----- Supplied data -----
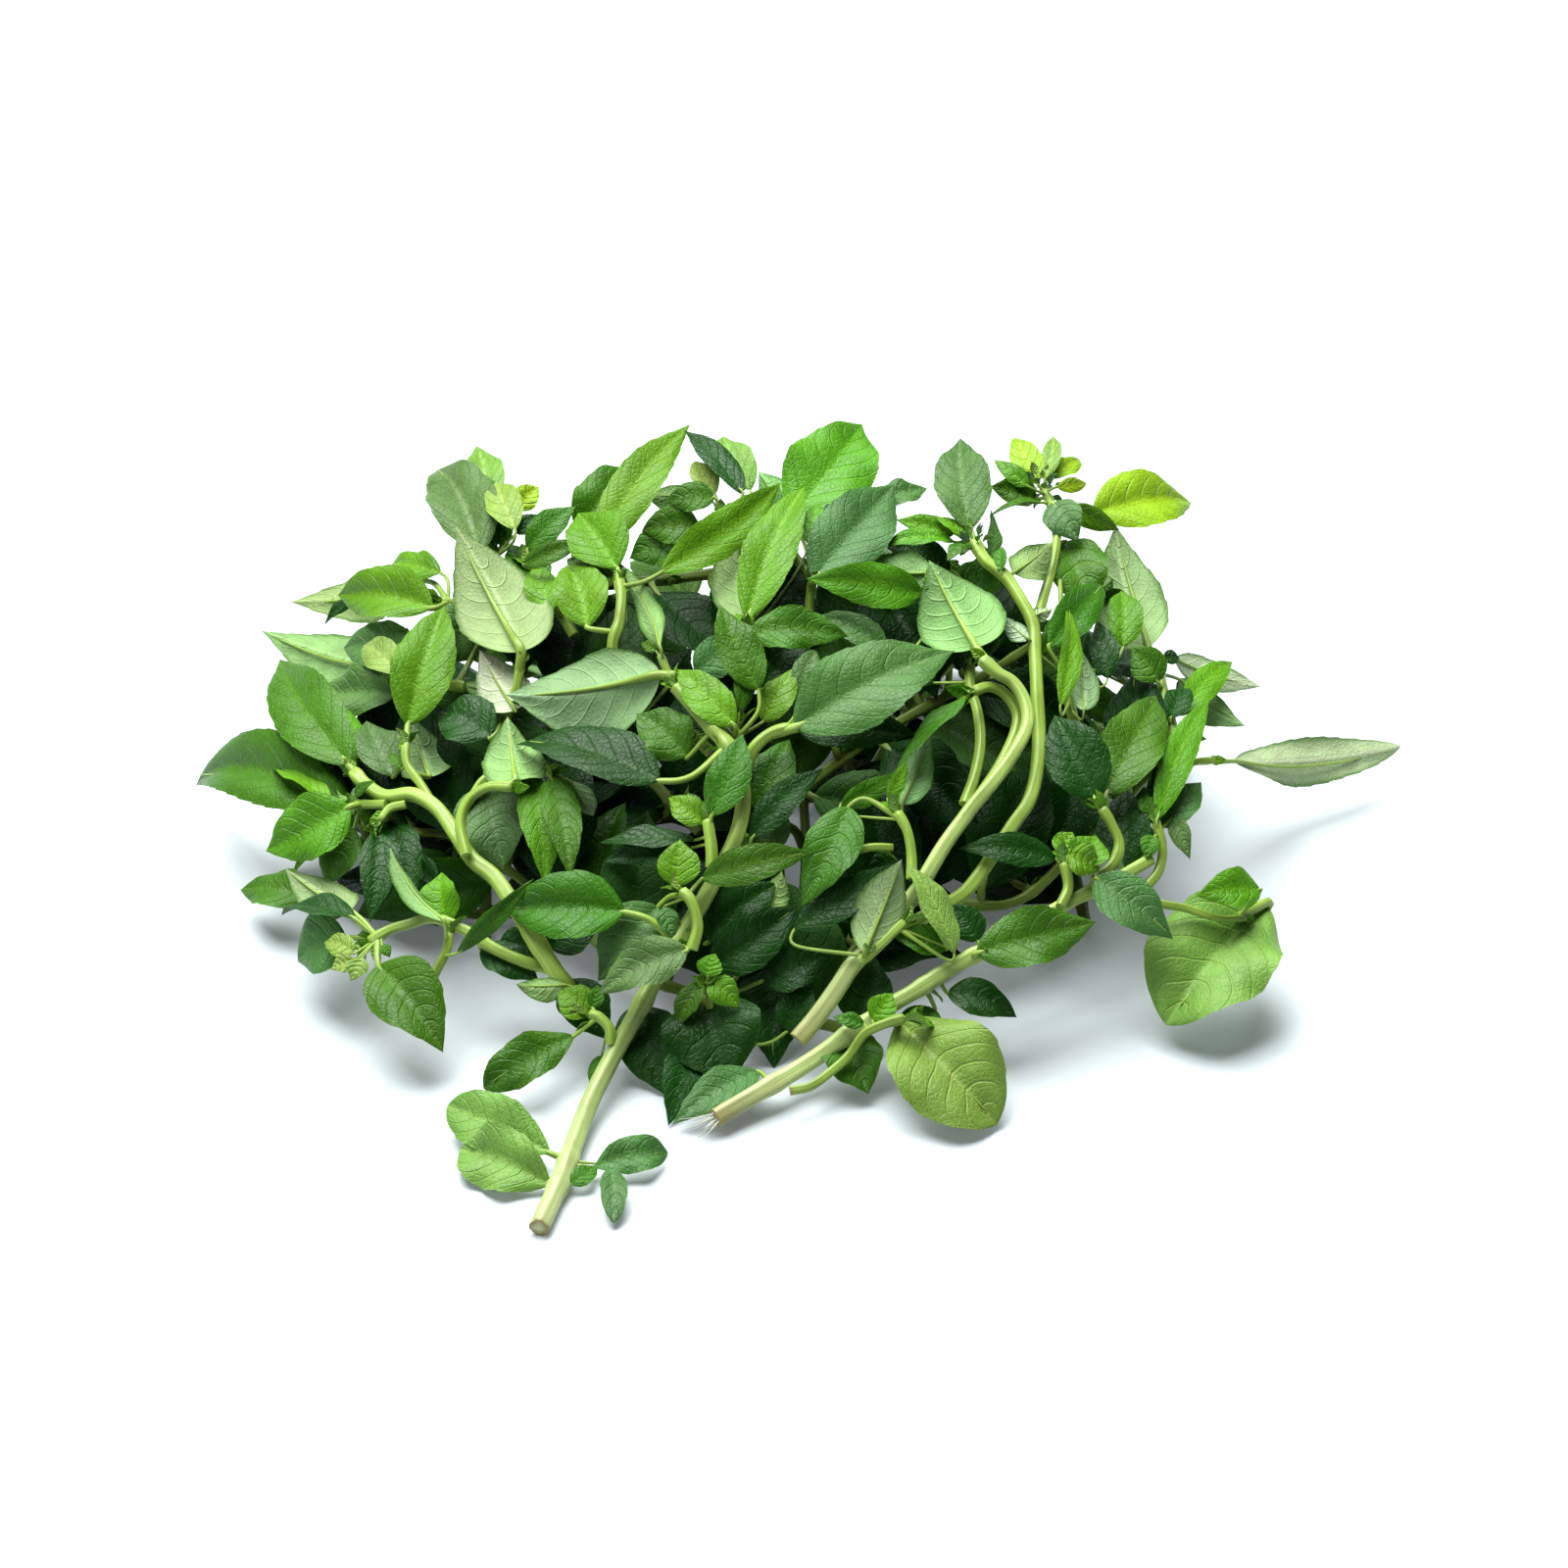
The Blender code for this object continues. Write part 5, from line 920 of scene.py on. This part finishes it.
def leaf_stalk(leaf):
    """A leaf's own stalk, which runs on under the blade as its midrib and thins to nothing near the tip."""
    start, lead, base = leaf["start"], leaf["lead"], leaf["base"]
    apart = np.linalg.norm(base - start)
    root = [start, base]
    if apart > LONG_PETIOLE:
        root.insert(1, 0.25 * start + 0.5 * lead + 0.25 * base)
    path = smooth_path(np.vstack([root, leaf_midrib(leaf, RIB_SHARES)]), max(0.9, leaf["length"] / 28))
    share = np.linspace(0, 1, len(path))
    blade_from = 1 - leaf["length"] * RIB_SHARES[-1] / (leaf["length"] * RIB_SHARES[-1] + apart)
    rib_share = np.clip((share - blade_from) / (1 - blade_from), 0, 1)
    waist = 1 - 0.3 * np.sin(math.pi * share) ** 2
    radius = float(np.clip(leaf["width"] / 20, 0.35, 1.15)) * (1.05 * (1 - rib_share) ** 0.9 * waist + 0.12)
    under = np.clip(rib_share * 12, 0, 1)
    path = path - (0.85 * radius * under)[:, None] * leaf["top"]
    return stalk_skin(path, radius, square=0.0, around=7)


def stalk_skin(path, radius, square=0.09, around=20):
    """A stalk: rings across the path of radius r (1 + s cos 4t - s cos 8t / 4), so s gives four corners
    and a shallow groove down each side. Its ends close on poles a little way out."""
    along, across, over = carried_frames(path)
    turn = np.linspace(0, 2 * math.pi, around, endpoint=False)[None, :]
    reach = np.asarray(radius)[:, None] * (1 + square * np.cos(4 * turn) - 0.25 * square * np.cos(8 * turn))
    ring = across[:, None] * np.cos(turn)[..., None] + over[:, None] * np.sin(turn)[..., None]
    rings = path[:, None] + ring * reach[..., None]
    rings[..., 2] = np.maximum(rings[..., 2], 0.05)
    length = np.concatenate([[0], np.cumsum(np.linalg.norm(np.diff(path, axis=0), axis=1))])
    grain = np.stack([np.broadcast_to(turn / (2 * math.pi), reach.shape),
                      np.broadcast_to(length[:, None], reach.shape), reach * 0], -1).reshape(-1, 3)
    grain = np.vstack([grain, [0.5, 0, 1], [0.5, length[-1], 1]])
    points, quads, caps = skin(rings, path[0] - along[0] * 0.1, path[-1] + along[-1] * 0.5 * radius[-1])
    return dict(points=points, quads=quads, caps=caps, grain=grain)


# Branches deep inside the heap or under it, by the start of their names, and the share of their colour and
# gloss that is kept: painted shade.
SHADED = {"shoot_deep": 0.45, "shoot_bed_": 0.35}
# Stalks without young leaflets at their end; knots of flower buds, as their count and reach; ends cut
# clean; how brown the feet of older stalks are, and over how many mm; the torn fibres; and how stalks swell
# where a leaf leaves them. Small leaves' sizes and fibres' lengths are drawn between two ends.
BARE_ENDED = ("leaf_", "stub_", "stalk_", "stem_right", "stem_middle")
KNOTS = {"stem_flower_tip": (30, 5.0), "stem_flowering": (18, 3.6), "shoot_left_tip": (9, 2.4)}
CUT_ENDED = ("stem_front", "branch_right_foot", "stub_broken")
OLD_FEET = {"stem_right": 0.75, "stem_middle": 0.6, "stem_front": 0.15}
FIBRES = 16
NODE_SWELL = 0.22
NODE_SPREAD = 2.2
FOOT_MM = 60
OLD_MM = 9
CUT_RIM_MM = 0.6
TIP_SIZES = (5, 9)
CORNER_SIZES = (3.5, 6.5)
BUD_SIZES = (2.6, 4.4)
FIBRE_SIZES = (5, 11)
GOLDEN_ANGLE = 137.5


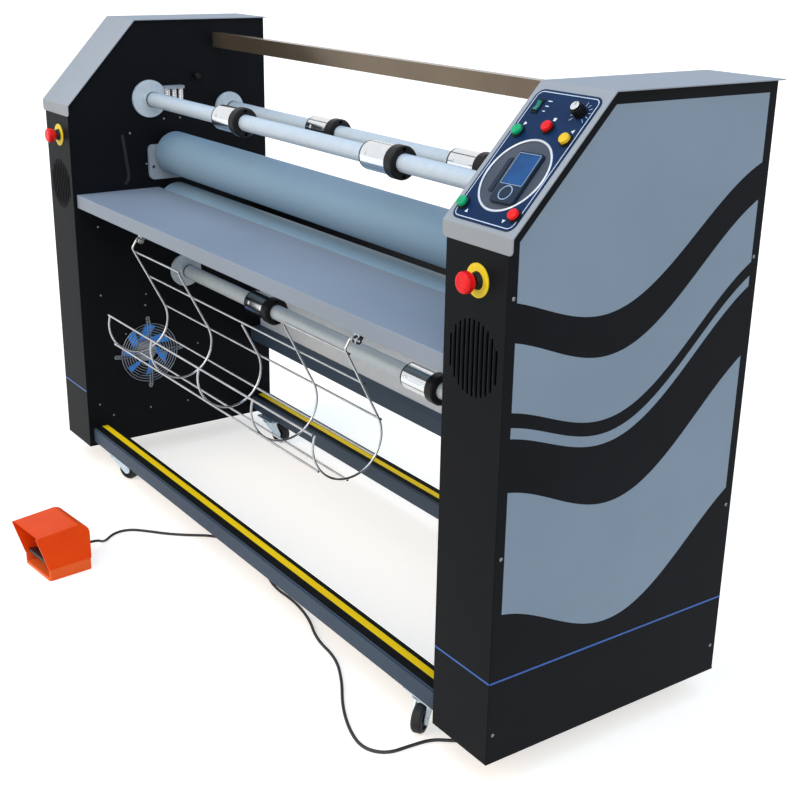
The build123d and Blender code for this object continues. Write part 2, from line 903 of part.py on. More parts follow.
def roller_rubber(z):
    """The silicone sleeve of a laminating roller."""
    ring = Pos(at_y(roller_y), at_z(z)) * (Circle(roller_r) - Circle(roller_r - rubber_t))
    return across(ring, -roller_half, roller_half)


def roller_core(z):
    """A steel tube with a plugged journal at each end."""
    tube_r = roller_r - rubber_t
    ring = Pos(at_y(roller_y), at_z(z)) * (Circle(tube_r) - Circle(tube_r - core_wall))
    tube = across(ring, -roller_half, roller_half)
    plug = turned(
        [
            (roller_half - core_plug_depth, tube_r - core_wall - core_plug_clear),
            (roller_half, tube_r - core_wall - core_plug_clear),
            (roller_half, tube_r),
            (roller_half + core_plug_flange, tube_r),
            (roller_half + core_plug_flange, journal_r),
            (plate_back_x + journal_beyond_plate, journal_r),
        ],
        Pos(0, at_y(roller_y), at_z(z)),
    )
    return Compound(children=[tube.solid(), plug.solid(), mirror(plug, about=Plane.YZ).solid()])


export_step(roller_rubber(top_roller_z), "parts/top_roller_sleeve.step")
export_step(roller_core(top_roller_z), "parts/top_roller_core.step")
export_step(roller_rubber(lower_roller_z), "parts/lower_roller_sleeve.step")
export_step(roller_core(lower_roller_z), "parts/lower_roller_core.step")

# Where the lift rod stands inside each cabinet
rod_x_place = plate_back_x + actuator_size / 2
boss_back_x = rod_x_place + lift_rod_r + boss_edge


def lift_block():
    """The right lift block: rounded bearing plate, boss in the plate's window, and lift rod."""
    y = at_y(roller_y)
    z = at_z(top_roller_z)
    plate = RectangleRounded(2 * block_half_depth, block_down + block_up, block_corner_r)
    plate = Pos(y, z + (block_up - block_down) / 2) * plate
    plate = plate - Pos(y + block_hole_y, z + block_hole_z) * Circle(block_hole_r)
    front = inner_x - block_float - block_t
    body = across(plate, front, inner_x - block_float)
    boss = block(
        inner_x - block_float,
        boss_back_x,
        y - boss_half_depth,
        y + boss_half_depth,
        z - boss_half_height,
        z + boss_half_height,
    )
    bore = rod_x(journal_r + journal_clear, front, boss_back_x, y, z)
    rod_low = z + boss_half_height
    rod_h = upper_travel + actuator_gap + lift_rod_engage
    rod = Pos(rod_x_place, y, rod_low + rod_h / 2) * Cylinder(lift_rod_r, rod_h)
    return body + boss - bore + rod


def lift_actuator():
    """A square lift actuator on the back of the side plate, bored for the lift rod."""
    y = at_y(roller_y)
    low = at_z(top_roller_z) + boss_half_height + upper_travel + actuator_gap
    outline = RectangleRounded(actuator_size, actuator_size, actuator_corner_r)
    case = extrude(Plane(origin=(rod_x_place, y, low)) * outline, amount=actuator_length)
    bore_h = upper_travel + lift_rod_engage + actuator_gap
    bore = Pos(rod_x_place, y, low + bore_h / 2) * Cylinder(lift_rod_r + rod_clear, bore_h)
    return case - bore


export_step(both_sides(lift_block()), "parts/lift_blocks.step")
export_step(both_sides(lift_actuator()), "parts/lift_actuators.step")


def roller_flange():
    """The lower roller's bearing flange on the right side plate."""
    y = at_y(roller_y)
    z = at_z(lower_roller_z)
    step = inner_x - roller_flange_t
    front = step - roller_flange_hub_t
    profile = [
        (front, roller_flange_hub_r),
        (step, roller_flange_hub_r),
        (step, roller_flange_r),
        (inner_x, roller_flange_r),
    ]
    return turned(profile, Pos(0, y, z)) - rod_x(journal_r + journal_clear, front, inner_x, y, z)


def shaft_flange(y, z, radius):
    """The round flange on the right side plate that a film shaft turns in."""
    step = inner_x - flange_t
    hub = step - flange_hub_t
    profile = [(hub, flange_hub_r), (step, flange_hub_r), (step, radius), (inner_x, radius)]
    flange = turned(profile, Pos(0, at_y(y), at_z(z)))
    return flange - rod_x(shaft_journal_r + journal_clear, hub, inner_x, at_y(y), at_z(z))


flanges = [roller_flange()] + [shaft_flange(*place) for place in shaft_places.values()]
flanges = [s for f in flanges for s in both_sides(f).solids()]
export_step(Compound(children=flanges), "parts/bearing_flanges.step")


def film_shaft(y, z):
    """A film shaft: tube, end rings, bright collars and journals in the flanges."""
    end = plate_back_x + shaft_journal_beyond
    collar = inner_x - flange_t - flange_hub_t - shaft_float
    ring = collar - shaft_collar_w
    half = [
        (ring - shaft_ring_w, shaft_tube_r),
        (ring - shaft_ring_w, shaft_ring_r),
        (ring, shaft_ring_r),
        (ring, shaft_collar_r),
        (collar, shaft_collar_r),
        (collar, shaft_journal_r),
        (end, shaft_journal_r),
    ]
    profile = [(-x, r) for x, r in reversed(half)] + half
    return turned(profile, Pos(0, at_y(y), at_z(z)))


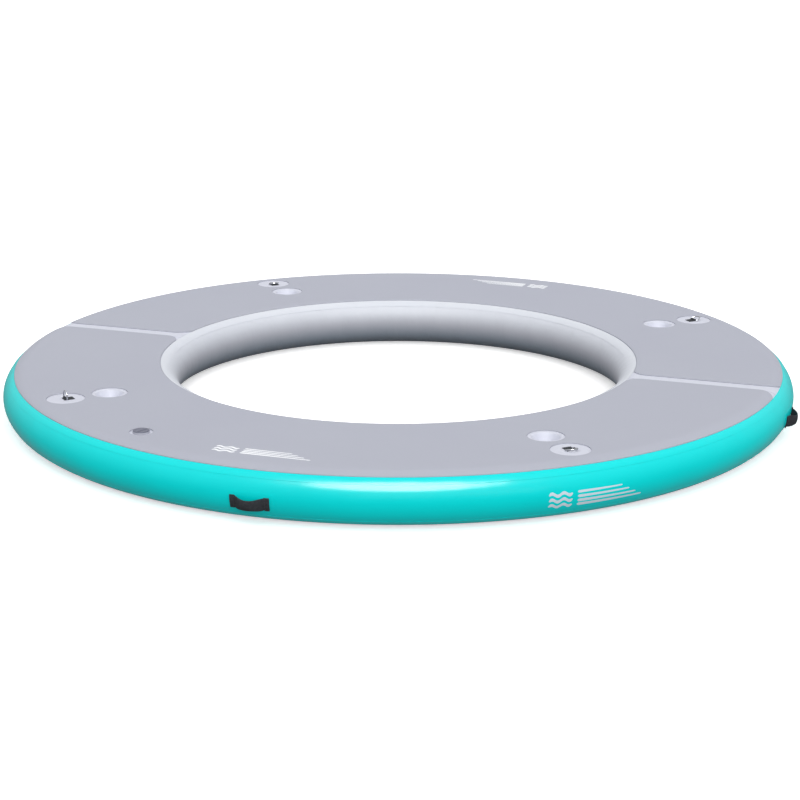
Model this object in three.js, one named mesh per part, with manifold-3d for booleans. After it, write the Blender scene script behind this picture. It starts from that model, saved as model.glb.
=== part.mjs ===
// A round inflatable swim and tow platform: an air chamber of drop-stitch fabric in the shape of a flat
// ring, with a foam deck in two halves, four towing rings, four drink recesses, four handles and a valve.
// Millimetres, +Z up. The origin is the ring's centre on the plane it lies on. The two joints across the deck
// lie on the X axis, and the front is -Y.

import * as THREE from "three";
import { mergeVertices } from "three/addons/utils/BufferGeometryUtils.js";
import Module from "manifold-3d";

const wasm = await Module();
wasm.setup();

// ---- Driving dimensions ----

// Air chamber
const overallDiameter = 3352; // across the outer wall
const openingDiameter = 1878; // across the inner wall, where it bulges most
const chamberHeight = 203; // over the two skins
const skinThickness = 1.2;
const bondGap = 0.3; // between pieces that are glued or laid on each other
const ringSteps = 48; // facets round the ring
const valveSteps = 28; // facets round the valve

// Where the wall strips meet the skins, in degrees above the middle of the wall
const outerJointAngle = 50.6;
const innerJointAngle = 64;
const tapeThickness = 0.9;
const outerTapeWidth = 30;
const innerTapeWidth = 42;
const jointTapeWidth = 60; // the straight tapes across the deck and the bottom

// Foam deck
const padThickness = 4;
const padClearance = 1; // round what stands in the deck's cut-outs, and to the tapes round the ring
const padJointClearance = 3; // to the straight tapes across the deck

// Drop yarns, which stand in rows between the skins
const yarnRowThickness = 1;

// Towing rings
const fittingAzimuths = { back_right: 44, back_left: 134, front_left: -133.4, front_right: -45.4 };
const towRingInset = 188; // from the overall radius to the ring's patch centre
const towPatchRadius = 76;
const patchThickness = 0.9;
const wireRadius = 2.75;
const ringSideClearance = 1; // between the webbing and the ring's sides
const towRingArm = 8; // straight part of each side, before the bow
const weldBulge = 0.15; // of the bent corners over the wire
const webbingWidth = 37;
const webbingThickness = 1.8;
const webbingFoot = 5.6; // outwards of the tunnel
const webbingTail = 28; // inwards of it
const hingeClearance = 0.45;
const towRingRaise = { back_right: 20, back_left: 165, front_left: 88, front_right: 14 }; // 0 lies outwards

// Drink recesses
const recessInset = 372; // from the overall radius to the recess's centre
const recessMouthRadius = 60;
const recessRimWidth = 11;
const recessFloorRadius = 36;
const recessDepth = 30; // from the rim's top to the floor
const recessWall = 1.5;
const recessHoleMargin = 2; // of the hole in the skin, round the mouth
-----
Quote the records above exactly, from the first line through the line containing "return stalk_skin(path, radius, square=0.0, around=7)", and nothing more.

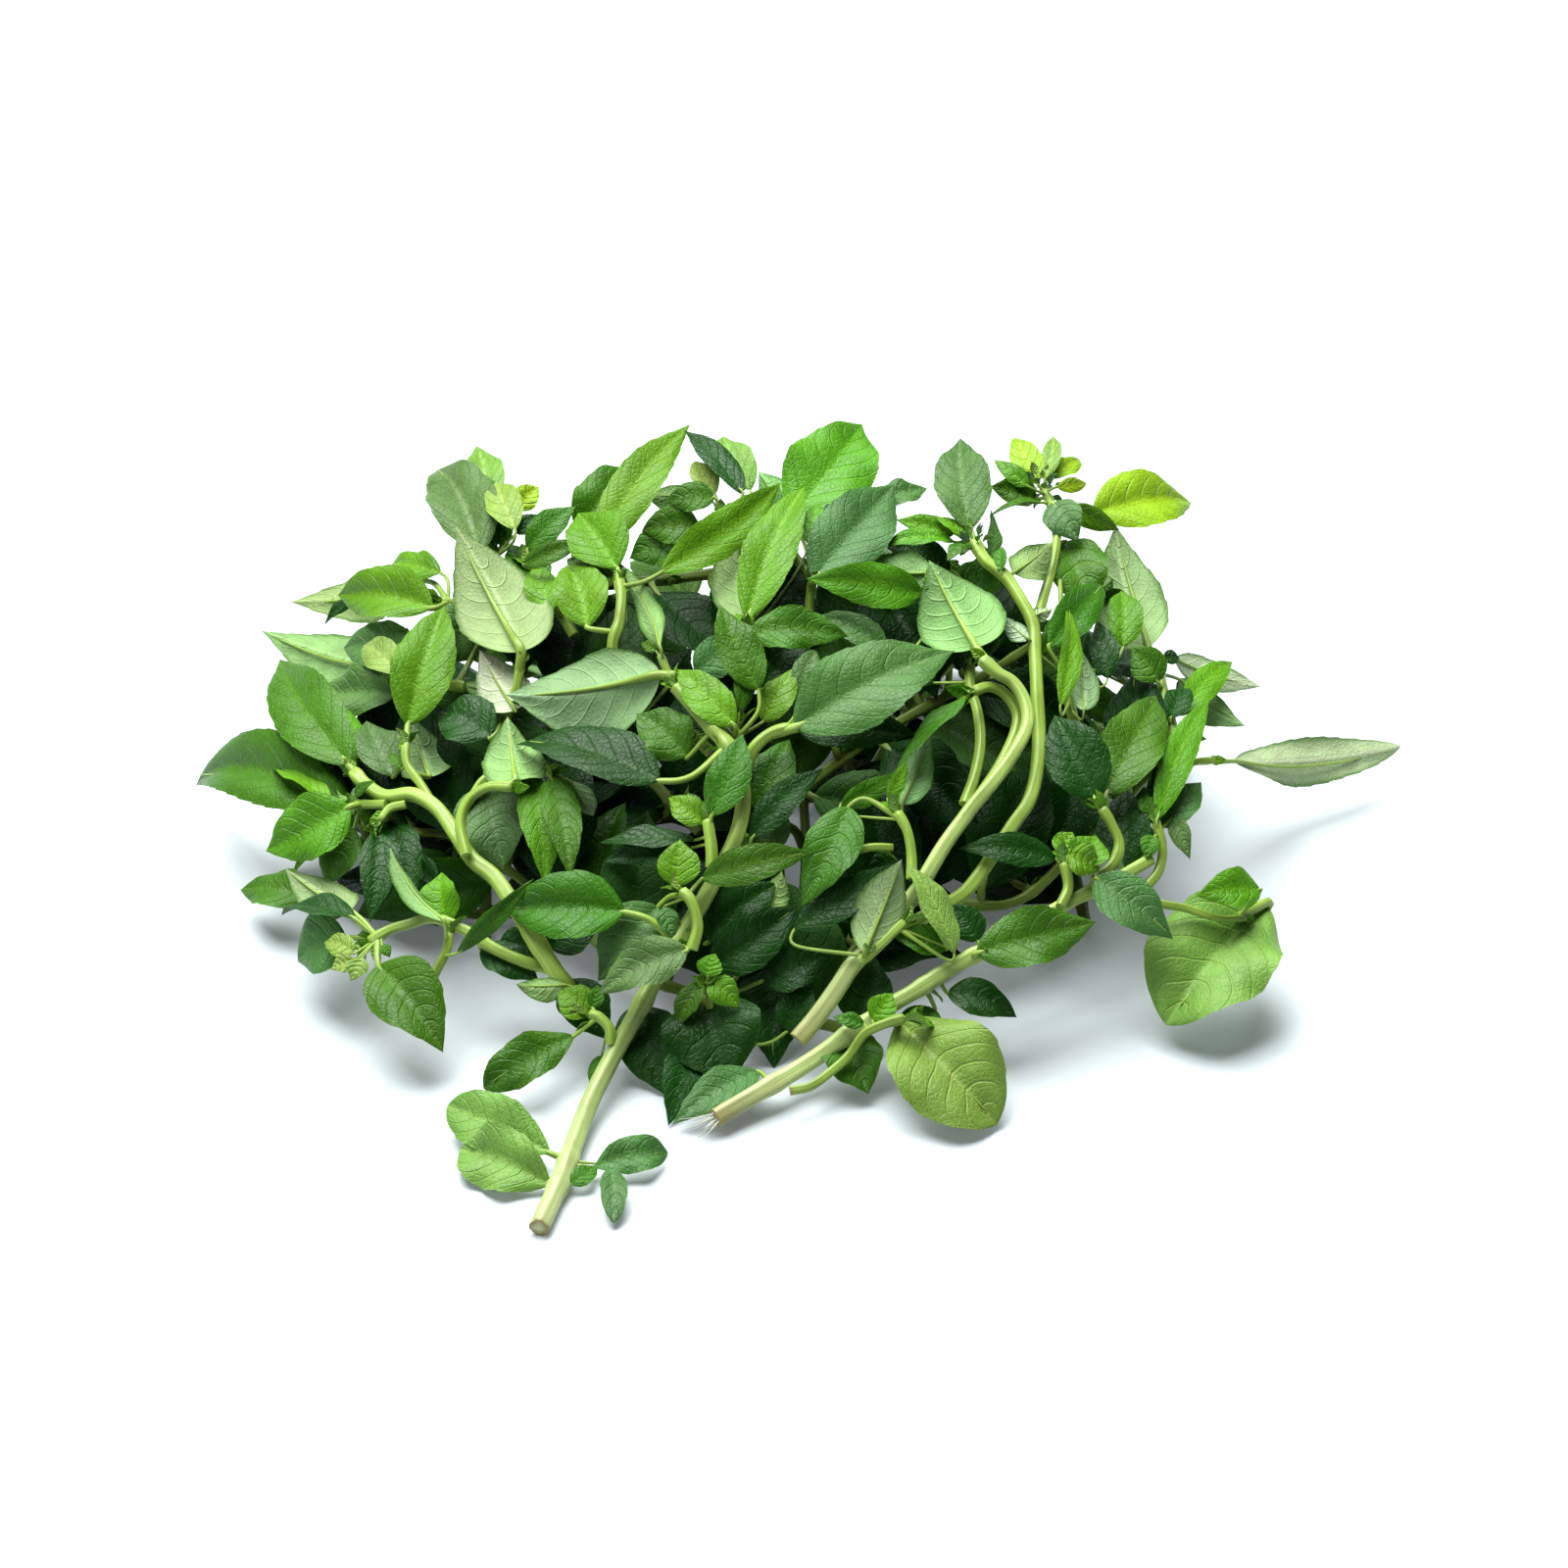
The Blender code for this object continues. Write part 5, from line 920 of scene.py on. This part finishes it.
def leaf_stalk(leaf):
    """A leaf's own stalk, which runs on under the blade as its midrib and thins to nothing near the tip."""
    start, lead, base = leaf["start"], leaf["lead"], leaf["base"]
    apart = np.linalg.norm(base - start)
    root = [start, base]
    if apart > LONG_PETIOLE:
        root.insert(1, 0.25 * start + 0.5 * lead + 0.25 * base)
    path = smooth_path(np.vstack([root, leaf_midrib(leaf, RIB_SHARES)]), max(0.9, leaf["length"] / 28))
    share = np.linspace(0, 1, len(path))
    blade_from = 1 - leaf["length"] * RIB_SHARES[-1] / (leaf["length"] * RIB_SHARES[-1] + apart)
    rib_share = np.clip((share - blade_from) / (1 - blade_from), 0, 1)
    waist = 1 - 0.3 * np.sin(math.pi * share) ** 2
    radius = float(np.clip(leaf["width"] / 20, 0.35, 1.15)) * (1.05 * (1 - rib_share) ** 0.9 * waist + 0.12)
    under = np.clip(rib_share * 12, 0, 1)
    path = path - (0.85 * radius * under)[:, None] * leaf["top"]
    return stalk_skin(path, radius, square=0.0, around=7)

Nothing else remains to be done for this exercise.